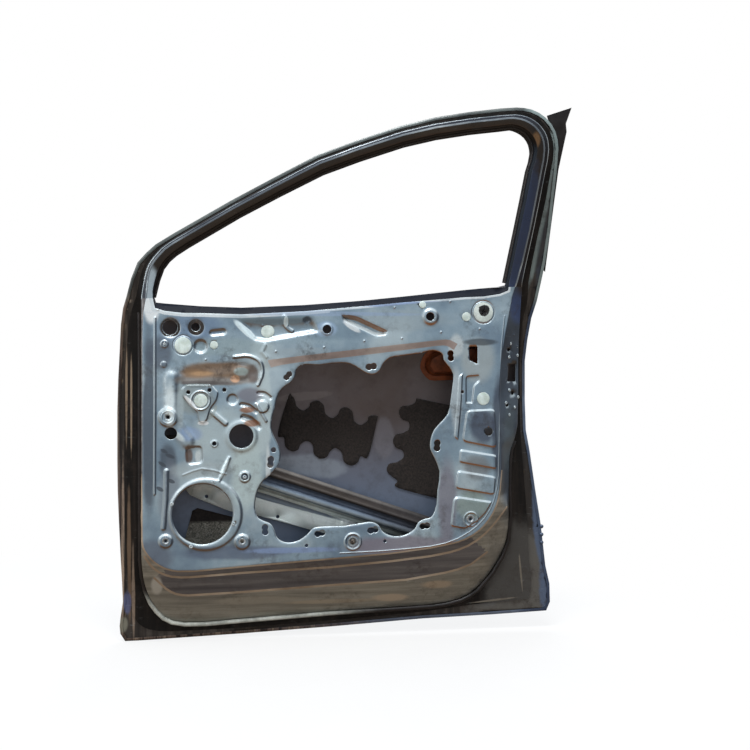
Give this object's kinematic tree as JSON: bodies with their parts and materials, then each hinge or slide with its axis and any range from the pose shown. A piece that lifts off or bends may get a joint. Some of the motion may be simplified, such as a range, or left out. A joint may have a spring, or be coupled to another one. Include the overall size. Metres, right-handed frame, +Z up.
{
  "type": "car door shell",
  "caption": "Right front car door shell: pressed inner panel, hemmed outer skin, window frame, side beam, reinforcements, seals and blanking plugs.",
  "frame": {"origin": "on the hinge face of the inner panel, between the upper hinge's bolt holes", "axes": "+X to the rear of the car, +Y out of the car, +Z up; the car's inside is on the -Y side"},
  "size_m": [1.0672, 0.2017, 1.2634],
  "materials": {
    "painted_steel": "silver blue-grey paint, satin, scuffed",
    "primed_steel": "dark primer, semi-matt",
    "plated_steel": "yellow-grey plating",
    "bronze_paint": "dark bronze primer",
    "black_rubber": "matt black rubber",
    "black_plastic": "satin black plastic",
    "white_plastic": "off-white plastic",
    "felt": "dark damping felt"
  },
  "bodies": {
    "root": {"beam_bracket_front": "primed_steel", "beam_bracket_rear": "primed_steel", "belt_rail_inner": "primed_steel", "belt_rail_outer": "primed_steel", "check_strap_plate": "plated_steel", "damping_pad_front": "felt", "damping_pad_lower": "felt", "damping_pad_rear": "felt", "door_seal": "black_rubber", "frame_seal": "black_rubber", "glass_run_channel": "black_rubber", "handle_bracket": "bronze_paint", "hinge_plate_lower": "plated_steel", "hinge_plate_upper": "plated_steel", "hinge_reinforcement": "painted_steel", "impact_beam": "primed_steel", "inner_panel": "painted_steel", "insert_front": "plated_steel", "insert_front_lower": "plated_steel", "insert_rear_lower": "plated_steel", "insert_sill": "plated_steel", "insert_speaker": "plated_steel", "latch_reinforcement": "painted_steel", "mirror_reinforcement": "painted_steel", "outer_skin": "painted_steel", "pillar_cover": "black_plastic", "plug_belt": "white_plastic", "plug_front_large": "white_plastic", "plug_front_small": "white_plastic", "plug_handle_pad": "white_plastic", "plug_latch": "white_plastic", "plug_rear_small": "white_plastic", "plug_rear_torn": "white_plastic", "plug_recess": "white_plastic", "trim_clip": "black_plastic"}
  },
  "joints": []
}
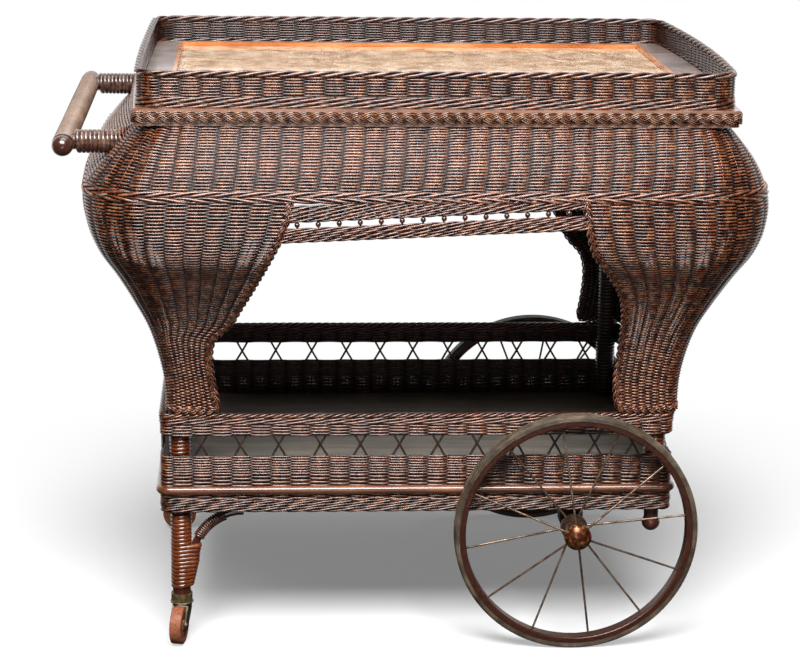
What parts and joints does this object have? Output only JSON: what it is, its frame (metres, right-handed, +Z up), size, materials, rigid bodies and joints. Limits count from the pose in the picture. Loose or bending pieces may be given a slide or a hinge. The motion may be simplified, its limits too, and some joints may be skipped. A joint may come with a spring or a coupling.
{
  "type": "cheese trolley",
  "caption": "Wicker serving trolley: galleried tray top with glass, bombe woven body on hollow legs, railed shelf, push handle, two spoked wheels and two casters.",
  "frame": {"origin": "on the floor under the middle of the trolley's bounding box", "axes": "+X towards the end with the spoked wheels, -Y the front, +Z up"},
  "size_m": [1.007, 0.7546, 0.85],
  "materials": {
    "stained_reed": "dark stained round reed, woven",
    "dark_wood": "dark stained beech, satin varnish",
    "mahogany": "orange mahogany, polished",
    "panel": "mottled tan veneer panel",
    "glass": "clear float glass",
    "shelf_wood": "weathered grey-brown board",
    "cane": "varnished cane winding, glossy",
    "pale_cane": "fine pale cane winding",
    "bead": "small turned wooden beads",
    "iron": "browned iron",
    "rim": "brown painted rim",
    "tyre": "grey aged rubber tyre",
    "spoke": "aged wire spokes",
    "hub_cap": "browned brass dome",
    "ferrule": "tarnished brass ferrule",
    "caster_metal": "tarnished plated steel",
    "caster_wheel": "terracotta fibre wheel"
  },
  "bodies": {
    "cart": {"top_board": "dark_wood", "edge_braid": "stained_reed", "gallery_wall": "stained_reed", "gallery_rim": "stained_reed", "tray_frame": "dark_wood", "tray_bead": "mahogany", "tray_panel": "panel", "tray_glass": "glass", "top_rails": "dark_wood", "upper_weave": "stained_reed", "front_left_leg": "stained_reed", "front_right_leg": "stained_reed", "back_left_leg": "stained_reed", "back_right_leg": "stained_reed", "front_arch": "stained_reed", "back_arch": "stained_reed", "left_arch": "stained_reed", "right_arch": "stained_reed", "arch_beads": "bead", "caster_posts": "cane", "wheel_end_posts": "dark_wood", "foot_knobs": "dark_wood", "leg_brackets": "cane", "bracket_wraps": "cane", "leg_windings": "cane", "shelf_frame": "dark_wood", "shelf_board": "shelf_wood", "shelf_moulding": "dark_wood", "shelf_wall": "stained_reed", "shelf_wall_top": "stained_reed", "front_lattice": "stained_reed", "back_lattice": "stained_reed", "left_lattice": "stained_reed", "right_lattice": "stained_reed", "shelf_apron": "stained_reed", "handle_bar": "cane", "handle_bar_wrap": "pale_cane", "handle_arms": "cane", "arm_windings": "cane", "axle": "iron", "axle_hangers": "dark_wood", "axle_nuts": "iron", "caster_sockets": "ferrule"},
    "front_wheel": {"front_tyre": "tyre", "front_rim": "rim", "front_hub": "iron", "front_hub_cap": "hub_cap", "front_spokes": "spoke"},
    "front_caster": {"front_caster_fork": "caster_metal", "front_caster_pin": "caster_metal"},
    "front_caster_roller": {"front_caster_wheel": "caster_wheel"},
    "back_wheel": {"back_tyre": "tyre", "back_rim": "rim", "back_hub": "iron", "back_hub_cap": "hub_cap", "back_spokes": "spoke"},
    "back_caster": {"back_caster_fork": "caster_metal", "back_caster_pin": "caster_metal"},
    "back_caster_roller": {"back_caster_wheel": "caster_wheel"}
  },
  "joints": [
    {"name": "front_wheel_spin", "type": "hinge", "parent": "cart", "child": "front_wheel", "pos_m": [0.2415, -0.285, 0.1775], "axis": [0, 1, 0], "continuous": true},
    {"name": "front_caster_swivel", "type": "hinge", "parent": "cart", "child": "front_caster", "pos_m": [-0.331, -0.24, 0.06], "axis": [0, 0, 1], "continuous": true},
    {"name": "front_caster_roll", "type": "hinge", "parent": "front_caster", "child": "front_caster_roller", "pos_m": [-0.33495, -0.25859, 0.0275], "axis": [0.9781, -0.2079, 0], "continuous": true},
    {"name": "back_wheel_spin", "type": "hinge", "parent": "cart", "child": "back_wheel", "pos_m": [0.2415, 0.285, 0.1775], "axis": [0, 1, 0], "continuous": true},
    {"name": "back_caster_swivel", "type": "hinge", "parent": "cart", "child": "back_caster", "pos_m": [-0.331, 0.24, 0.06], "axis": [0, 0, 1], "continuous": true},
    {"name": "back_caster_roll", "type": "hinge", "parent": "back_caster", "child": "back_caster_roller", "pos_m": [-0.35, 0.24, 0.0275], "axis": [0, -1, 0], "continuous": true}
  ]
}
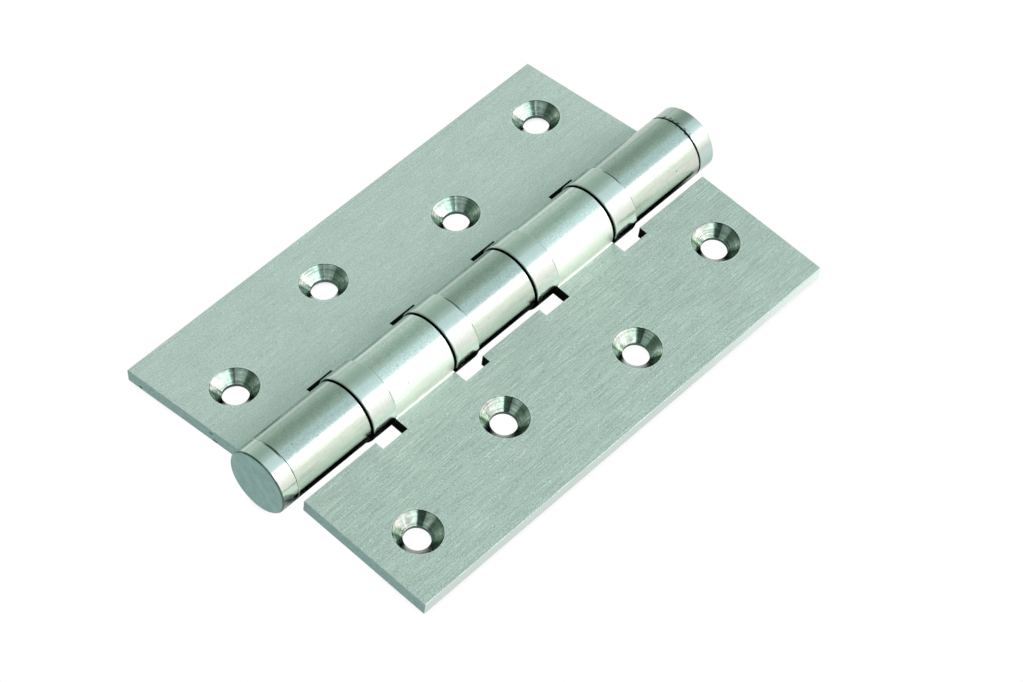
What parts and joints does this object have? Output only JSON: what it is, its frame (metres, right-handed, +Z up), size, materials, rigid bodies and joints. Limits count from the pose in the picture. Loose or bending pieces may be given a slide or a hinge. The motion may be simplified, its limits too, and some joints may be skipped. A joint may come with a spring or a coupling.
{
  "type": "ball bearing butt hinge",
  "caption": "Steel butt hinge with flat square leaves, countersunk screw holes, rolled knuckles, ball bearings between the knuckles and flat end caps on the pin.",
  "frame": {"origin": "on the surface the hinge lies on, under the middle of the barrel", "axes": "+Y along the pin towards the far cap, +X towards the two-knuckle leaf, +Z up, out of the countersunk side"},
  "size_m": [0.0696, 0.1076, 0.0132],
  "materials": {
    "satin_steel": "satin",
    "cup_steel": "satin",
    "pin_steel": "satin",
    "bearing_steel": "polished"
  },
  "bodies": {
    "three_knuckle_side": {"three_knuckle_leaf": "satin_steel", "hinge_pin": "pin_steel", "near_end_cap": "satin_steel", "far_end_cap": "satin_steel", "bearing_1_neck_race": "bearing_steel", "bearing_3_neck_race": "bearing_steel", "bearing_2_cup": "cup_steel", "bearing_2_seat_race": "bearing_steel", "bearing_4_cup": "cup_steel", "bearing_4_seat_race": "bearing_steel"},
    "two_knuckle_side": {"two_knuckle_leaf": "satin_steel", "bearing_2_neck_race": "bearing_steel", "bearing_4_neck_race": "bearing_steel", "bearing_1_cup": "cup_steel", "bearing_1_seat_race": "bearing_steel", "bearing_3_cup": "cup_steel", "bearing_3_seat_race": "bearing_steel"},
    "bearing_1_rollers": {"bearing_1_ball_cage": "bearing_steel", "bearing_1_balls": "bearing_steel"},
    "bearing_2_rollers": {"bearing_2_ball_cage": "bearing_steel", "bearing_2_balls": "bearing_steel"},
    "bearing_3_rollers": {"bearing_3_ball_cage": "bearing_steel", "bearing_3_balls": "bearing_steel"},
    "bearing_4_rollers": {"bearing_4_ball_cage": "bearing_steel", "bearing_4_balls": "bearing_steel"}
  },
  "joints": [
    {"name": "leaf_swing", "type": "hinge", "parent": "three_knuckle_side", "child": "two_knuckle_side", "pos_m": [0, 0, 0.0066], "axis": [0, -1, 0], "range_deg": [-116, 189.5]},
    {"name": "bearing_1_roll", "type": "hinge", "parent": "three_knuckle_side", "child": "bearing_1_rollers", "pos_m": [0, 0, 0.0066], "axis": [0, -1, 0], "range_deg": [-58, 94.8]},
    {"name": "bearing_2_roll", "type": "hinge", "parent": "three_knuckle_side", "child": "bearing_2_rollers", "pos_m": [0, 0, 0.0066], "axis": [0, -1, 0], "range_deg": [-58, 94.8]},
    {"name": "bearing_3_roll", "type": "hinge", "parent": "three_knuckle_side", "child": "bearing_3_rollers", "pos_m": [0, 0, 0.0066], "axis": [0, -1, 0], "range_deg": [-58, 94.8]},
    {"name": "bearing_4_roll", "type": "hinge", "parent": "three_knuckle_side", "child": "bearing_4_rollers", "pos_m": [0, 0, 0.0066], "axis": [0, -1, 0], "range_deg": [-58, 94.8]}
  ],
  "couplings": [
    {"joint": "bearing_1_roll", "follows": "leaf_swing", "ratio": 0.5},
    {"joint": "bearing_2_roll", "follows": "leaf_swing", "ratio": 0.5},
    {"joint": "bearing_3_roll", "follows": "leaf_swing", "ratio": 0.5},
    {"joint": "bearing_4_roll", "follows": "leaf_swing", "ratio": 0.5}
  ]
}
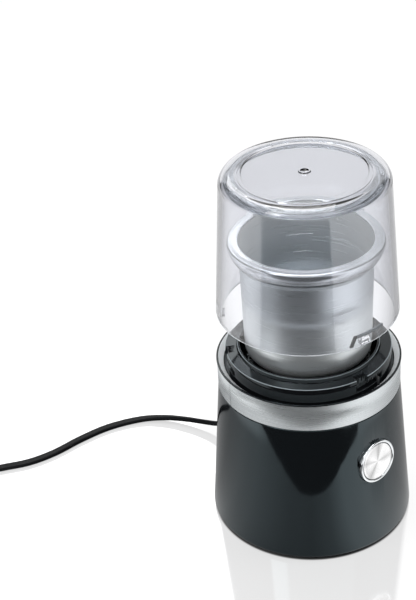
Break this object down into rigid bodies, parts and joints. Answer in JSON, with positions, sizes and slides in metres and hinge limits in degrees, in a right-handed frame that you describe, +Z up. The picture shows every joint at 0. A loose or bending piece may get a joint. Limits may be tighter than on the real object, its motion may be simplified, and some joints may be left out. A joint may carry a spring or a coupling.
{
  "type": "electric spice grinder",
  "caption": "Electric spice grinder: round motor base with push button and steel trim band, lift-out steel cup with chopping blade, clear twist-on lid, mains lead with flat plug.",
  "frame": {"origin": "on the table under the motor shaft, at the middle of the base", "axes": "+Z up along the motor shaft; the button faces -Y and the mains lead leaves the back, towards +Y"},
  "size_m": [0.2671, 0.2097, 0.1963],
  "materials": {
    "housing": "glossy anthracite",
    "deck_black": "semi-gloss black",
    "band_steel": "brushed",
    "cup_steel": "brushed and polished",
    "bezel_chrome": "polished",
    "button_alu": "spun",
    "lid_clear": "clear moulded plastic",
    "seal_grey": "matte",
    "rubber_black": "matte",
    "plastic_black": "moulded",
    "plastic_white": "moulded",
    "steel": "plain",
    "copper": "enamelled copper",
    "bronze": "sintered",
    "carbon": "carbon",
    "lead_black": "flexible PVC"
  },
  "bodies": {
    "base": {"housing_shell": "housing", "trim_band": "band_steel", "deck": "deck_black", "deck_screws": "steel", "base_plate": "plastic_black", "rubber_feet": "rubber_black", "base_screws": "steel", "button_bezel": "bezel_chrome", "switch_bracket": "plastic_black", "grind_switch": "plastic_black", "interlock_spring": "steel", "interlock_bracket": "plastic_black", "interlock_switch": "plastic_black", "high_bracket": "steel", "low_bracket": "steel", "motor_bolts": "steel", "rubber_mounts": "rubber_black", "mount_screws": "steel", "stator_core": "steel", "field_coils": "copper", "high_bearing": "bronze", "low_bearing": "bronze", "brush_holders": "bronze", "carbon_brushes": "carbon", "well_seal": "rubber_black", "terminal_block": "plastic_white", "cord_clamp": "plastic_black", "clamp_screws": "steel", "cord_tail": "lead_black", "strain_relief": "lead_black", "mains_cord": "lead_black", "cord_coil": "lead_black", "plug_body": "lead_black", "plug_pins": "bronze"},
    "rotor": {"motor_shaft": "steel", "armature_core": "steel", "armature_winding": "copper", "commutator": "copper", "cooling_fan": "plastic_white", "drive_coupling": "plastic_white"},
    "button": {"button_cap": "button_alu", "button_stem": "plastic_black"},
    "grind_plunger": {"switch_plunger": "plastic_white"},
    "interlock": {"interlock_pin": "plastic_white"},
    "lock_plunger": {"interlock_plunger": "plastic_white"},
    "cup": {"cup_shell": "cup_steel", "cup_collar": "cup_steel", "cup_foot": "plastic_black", "cup_bush": "bronze", "shaft_seal": "seal_grey"},
    "blade": {"blade_shaft": "steel", "chopping_blade": "cup_steel", "blade_nut": "steel", "cup_coupling": "plastic_white"},
    "seal": {"lid_seal": "seal_grey"},
    "lid": {"lid_shell": "lid_clear"}
  },
  "joints": [
    {"name": "motor_spin", "type": "hinge", "parent": "base", "child": "rotor", "pos_m": [0, 0, 0.05], "axis": [0, 0, 1], "continuous": true},
    {"name": "cup_lift", "type": "slide", "parent": "base", "child": "cup", "axis": [0, 0, 1], "range_m": [0, 0.03]},
    {"name": "blade_spin", "type": "hinge", "parent": "cup", "child": "blade", "pos_m": [0, 0, 0.1], "axis": [0, 0, 1], "continuous": true},
    {"name": "lid_lift", "type": "slide", "parent": "cup", "child": "seal", "axis": [0, 0, 1], "range_m": [-0.028, 0.05]},
    {"name": "lid_twist", "type": "hinge", "parent": "seal", "child": "lid", "pos_m": [0, 0, 0.15], "axis": [0, 0, 1], "range_deg": [0, 16]},
    {"name": "button_press", "type": "slide", "parent": "base", "child": "button", "axis": [0, 0.997, -0.077], "range_m": [0, 0.002], "stiffness_N_per_m": 600, "springref_m": -0.001},
    {"name": "grind_plunger_press", "type": "slide", "parent": "base", "child": "grind_plunger", "axis": [0, 0.997, -0.077], "range_m": [0, 0.002]},
    {"name": "interlock_press", "type": "slide", "parent": "base", "child": "interlock", "axis": [0, 0, -1], "range_m": [0, 0.0018], "stiffness_N_per_m": 400, "springref_m": -0.0015, "deforming": ["interlock_spring"]},
    {"name": "lock_plunger_press", "type": "slide", "parent": "base", "child": "lock_plunger", "axis": [0, 0, -1], "range_m": [0, 0.0018]}
  ],
  "couplings": [
    {"joint": "blade_spin", "follows": "motor_spin", "ratio": 1},
    {"joint": "grind_plunger_press", "follows": "button_press", "ratio": 1},
    {"joint": "lock_plunger_press", "follows": "interlock_press", "ratio": 1}
  ]
}
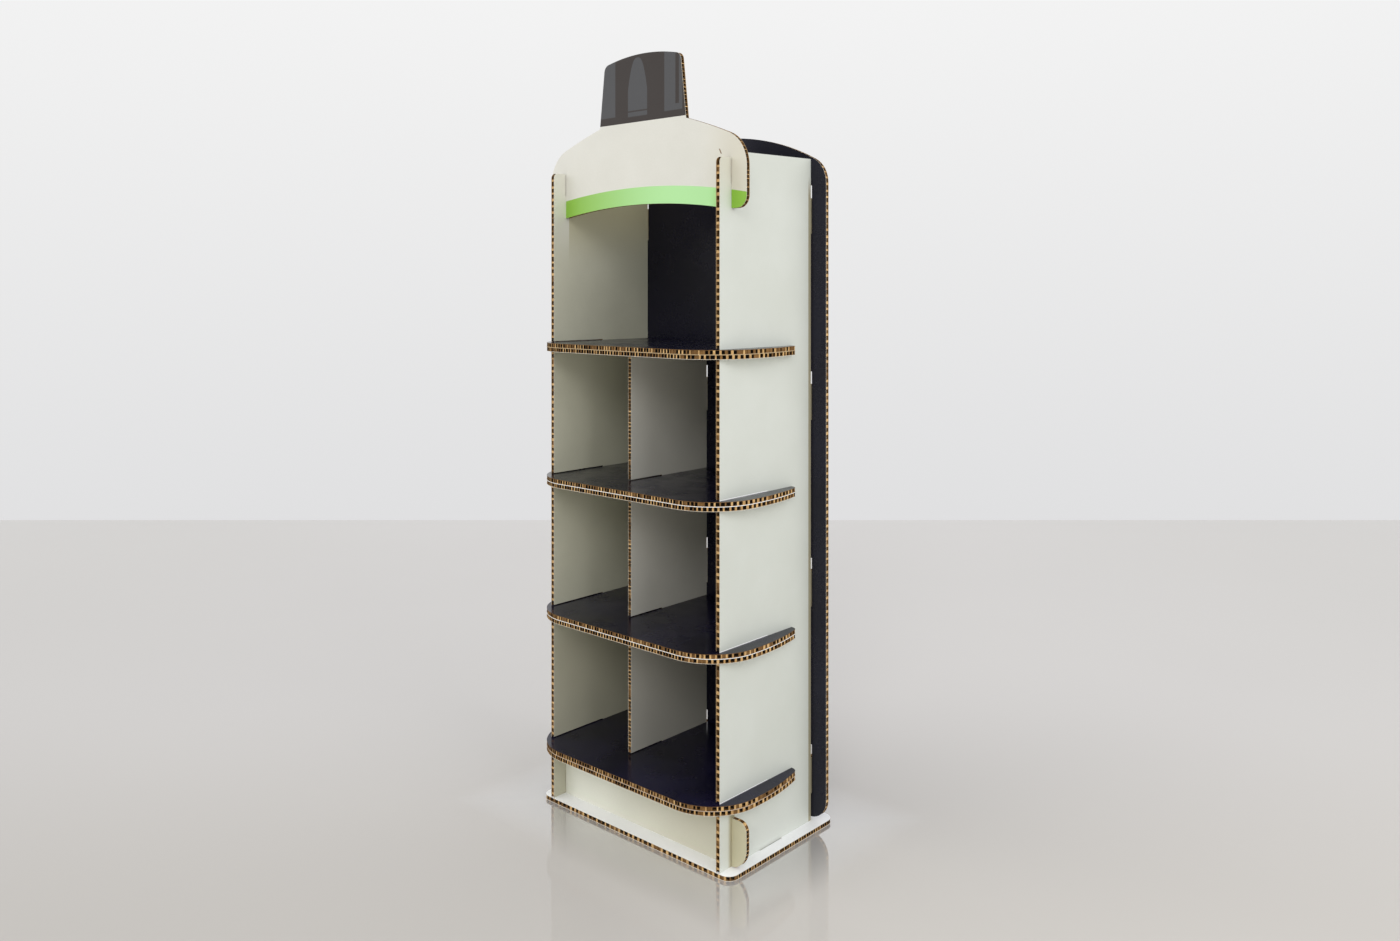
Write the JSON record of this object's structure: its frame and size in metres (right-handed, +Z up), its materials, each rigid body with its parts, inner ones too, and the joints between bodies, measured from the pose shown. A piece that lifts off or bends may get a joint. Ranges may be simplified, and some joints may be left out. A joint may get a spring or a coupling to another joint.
{
  "type": "cardboard display stand",
  "caption": "Tall free-standing shop display stand slotted together from honeycomb cardboard, with shelves, a divider and a bottle-shaped header.",
  "frame": {"origin": "middle of the base plate's underside", "axes": "+X to the stand's right as seen from the front, +Y to the back, +Z up"},
  "size_m": [0.624, 0.4194, 1.771],
  "materials": {
    "cream_board": "printed liner, satin",
    "dark_board": "printed liner, glossy",
    "header_board": "printed liner, satin"
  },
  "bodies": {
    "root": {"base_plate": "cream_board", "left_side_panel": "cream_board", "right_side_panel": "cream_board", "divider": "cream_board", "back_panel": "dark_board", "header_panel": "header_board", "plinth_board": "cream_board", "shelf_1_upper_board": "dark_board", "shelf_1_lower_board": "cream_board", "shelf_2_upper_board": "dark_board", "shelf_2_lower_board": "cream_board", "shelf_3_upper_board": "dark_board", "shelf_3_lower_board": "cream_board", "shelf_4_upper_board": "dark_board", "shelf_4_lower_board": "cream_board"}
  },
  "joints": []
}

________________

- **What to do**
Reproduce only the lines between the line containing "Write the JSON" and the last line of the records, those two lines included, exactly.

- **Finished answer**
Write the JSON record of this object's structure: its frame and size in metres (right-handed, +Z up), its materials, each rigid body with its parts, inner ones too, and the joints between bodies, measured from the pose shown. A piece that lifts off or bends may get a joint. Ranges may be simplified, and some joints may be left out. A joint may get a spring or a coupling to another joint.
{
  "type": "cardboard display stand",
  "caption": "Tall free-standing shop display stand slotted together from honeycomb cardboard, with shelves, a divider and a bottle-shaped header.",
  "frame": {"origin": "middle of the base plate's underside", "axes": "+X to the stand's right as seen from the front, +Y to the back, +Z up"},
  "size_m": [0.624, 0.4194, 1.771],
  "materials": {
    "cream_board": "printed liner, satin",
    "dark_board": "printed liner, glossy",
    "header_board": "printed liner, satin"
  },
  "bodies": {
    "root": {"base_plate": "cream_board", "left_side_panel": "cream_board", "right_side_panel": "cream_board", "divider": "cream_board", "back_panel": "dark_board", "header_panel": "header_board", "plinth_board": "cream_board", "shelf_1_upper_board": "dark_board", "shelf_1_lower_board": "cream_board", "shelf_2_upper_board": "dark_board", "shelf_2_lower_board": "cream_board", "shelf_3_upper_board": "dark_board", "shelf_3_lower_board": "cream_board", "shelf_4_upper_board": "dark_board", "shelf_4_lower_board": "cream_board"}
  },
  "joints": []
}